The falling-out began months ago and has included dissatisfaction with administrators' salaries, cost overruns and a lack of communication with city officials.
"Information and communication is key to this relationship," said Councilman Randy Purvis, noting that even Monday's monthly report wasn't received ahead of time.
"You whip 15 slides past me," Purvis said, "and I'm put in a position to draw the conclusion I'm led to draw."
He called Memorial's communications "irregular, inconsistent and at times completely lacking."
"As a member of council, to fulfill my duty, I can't be blindsided," he said.

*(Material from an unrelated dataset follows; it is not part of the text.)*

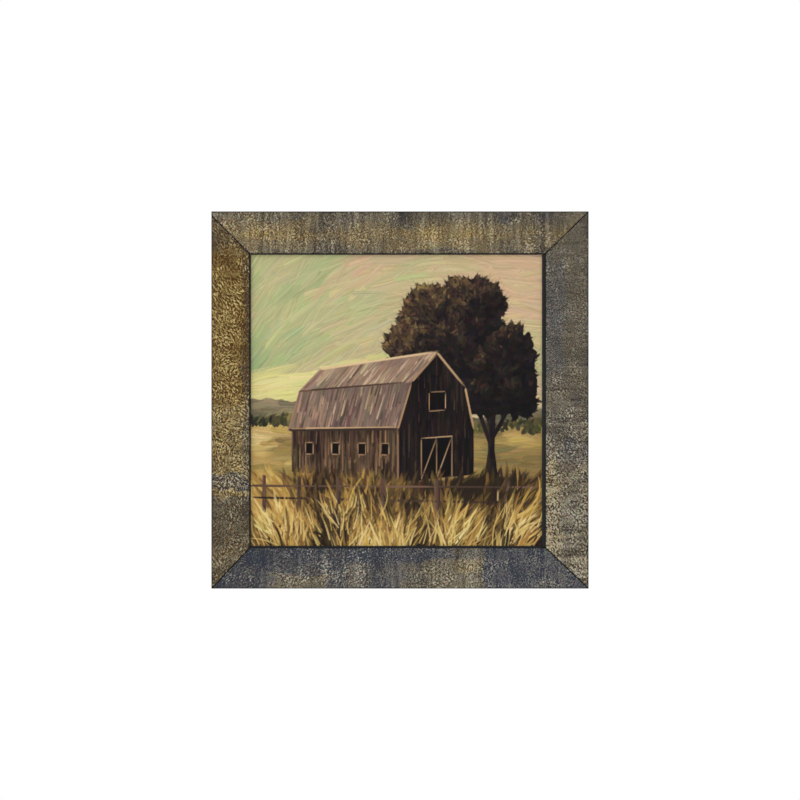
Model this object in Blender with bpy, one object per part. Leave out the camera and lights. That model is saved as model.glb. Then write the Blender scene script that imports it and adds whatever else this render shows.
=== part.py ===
"""A square picture in a rough-sawn wooden frame, ready to hang on a wall.

It faces -Y, with +Z up. The origin is where the nail in the wall carries the
sawtooth hanger: the middle notch of its teeth, on the wall plane y = 0.
Every piece is modelled about the centre of the frame, with y = 0 on the front
face and y growing towards the wall, and one empty carries them all there.

Each rail, slip and fastener is modelled as it lies on the top rail (along X,
outer edge up) and is then turned about Y to its own side of the frame.
"""

import math

import bmesh
import bpy
from mathutils import Matrix, Vector

# Driving dimensions, in metres.
FRAME_SIDE = 0.4572  # 18 in, outer edge to outer edge
FRAME_DEPTH = 0.022  # front face to back face of the moulding
SIGHT_SIDE = 0.3532  # the square of picture that shows
PICTURE_SHIFT = Vector((-0.0043, 0.0, -0.0004))  # the picture sits off centre by this
GAP = 0.0003  # clearance kept between pieces that touch

SIDES = ("top", "right", "bottom", "left")  # clockwise, a quarter turn apart
FACE_WIDTH = {"top": 0.0511, "right": 0.0520, "bottom": 0.0493, "left": 0.0462}
SQUARE_CORNER = "left"  # the corner after this side is cut at 45 degrees from inside
LIP_THICKNESS = 0.0035  # wood left in front of the rabbet
RABBET_WIDTH = 0.0085
EDGE_EASE = 0.0014  # flat taken off the long front edges
ARRIS = 0.0005  # flat taken off every other edge, and along the mitres

SLIP_WIDTH = 0.009  # the black strip inside the opening
SLIP_THICKNESS = 0.002
PRINT_THICKNESS = 0.0005
MOUNT_THICKNESS = 0.003
BACKING_THICKNESS = 0.0025
BOARD_MARGIN = 0.007  # boards reach this far past the sight opening

POINT_SPACING = 0.115
POINT_WIDTH = 0.0095
POINT_THICKNESS = 0.0006
POINT_BITE = 0.005  # how far a point is driven into the rabbet wall
POINT_REACH = 0.0125  # how far it reaches over the boards from that wall
POINT_TAIL = 0.004  # the end that is bent up for the thumb
POINT_LIFT = 0.0014

WEDGE_LEG = 0.008  # V-shaped corner wedges, driven in from the back
WEDGE_THICKNESS = 0.0008
WEDGE_DEPTH = 0.007
WEDGE_PLACES = (0.3, 0.68)  # along the mitre, from the rabbet to the outer corner

HANGER_DROP = 0.026  # outer top edge down to the notch that the nail carries
HANGER_HALF = 0.025
HANGER_RISE = 0.0110  # notch line up to the plate's top edge
HANGER_THICKNESS = 0.0009
HANGER_BOW = 0.0012  # how far the middle stands off the ends
HANGER_BEND = (0.0135, 0.0170)  # the bow falls away between these distances
TOOTH_PITCH = 0.003
TOOTH_DEPTH = 0.0016
TOOTH_COUNT = 8
NAIL_PLACE = 0.021  # each hanger nail's distance from the middle
NAIL_RADIUS = 0.0008
NAIL_LENGTH = 0.011
NAIL_HEAD_RADIUS = 0.0020
NAIL_HEAD_THICKNESS = 0.0007

PAD_THICKNESS = 0.0025
PAD_RADIUS = 0.0055
PAD_INSET = 0.030  # pad centres from the outer sides and from the bottom edge
ROUND_STEPS = 24

HALF = FRAME_SIDE / 2

# Depth of each layer's front, measured back from the front face.
SLIP_FRONT = LIP_THICKNESS + GAP
PRINT_FRONT = SLIP_FRONT + SLIP_THICKNESS + GAP
MOUNT_FRONT = PRINT_FRONT + PRINT_THICKNESS + GAP
BACKING_FRONT = MOUNT_FRONT + MOUNT_THICKNESS + GAP
POINT_FRONT = BACKING_FRONT + BACKING_THICKNESS + GAP
WALL = FRAME_DEPTH + GAP + PAD_THICKNESS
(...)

The council approves Memorial's budget and appoints the board that oversees the hospital administrators.
Said Mayor Lionel Rivera, "We don't like being surprised."
The tongue-lashing came two weeks after Councilman Jerry Heimlicher suggested the city consider selling Memorial and asked the city attor- ney to research the legal hoops.
Council members have been upset for months after city audits found weaknesses and policy lapses, such as cost overruns on Memorial's construction projects and its failure to secure a contract with the architect until the work was nearly finished.
More recently, some council members were perturbed about not learning about the hiring of CEO Larry McEvoy until a day after The Gazette reported it. Some also don't approve of his being hired at an annual salary of $550,000, about $100,000 more than his longtime predecessor, Dick Eitel.
A major point of contention is Memorial's growing burden of care that's not paid for, including charity care and the gap between normal hospital charges and reimbursements from insurance companies, Medicare, Medicaid and Tricare. That figure reached $65.6 million last year.
The council is forming a committee to study the problem and recommend action.
Heimlicher, Purvis and Jan Martin will represent the council. Three Memorial board members and five citizens will round out the 11-member panel.
Rivera said that although he served on the selection committee that chose McEvoy, he called McEvoy's salary "unreasonable" for a public hospital administrator and fears it will drive other Memorial executive salaries up.
"I wish there was a way to bring them down across the board," he said, acknowledging that the salary was based on a compensation survey.
Hospital board Chairman Mike Edmonds assured the council that board members are working on a governance proposal and a communications plan to present at a joint meeting with the council in late July.
"We take your comments and constructive criticism very seriously," he said.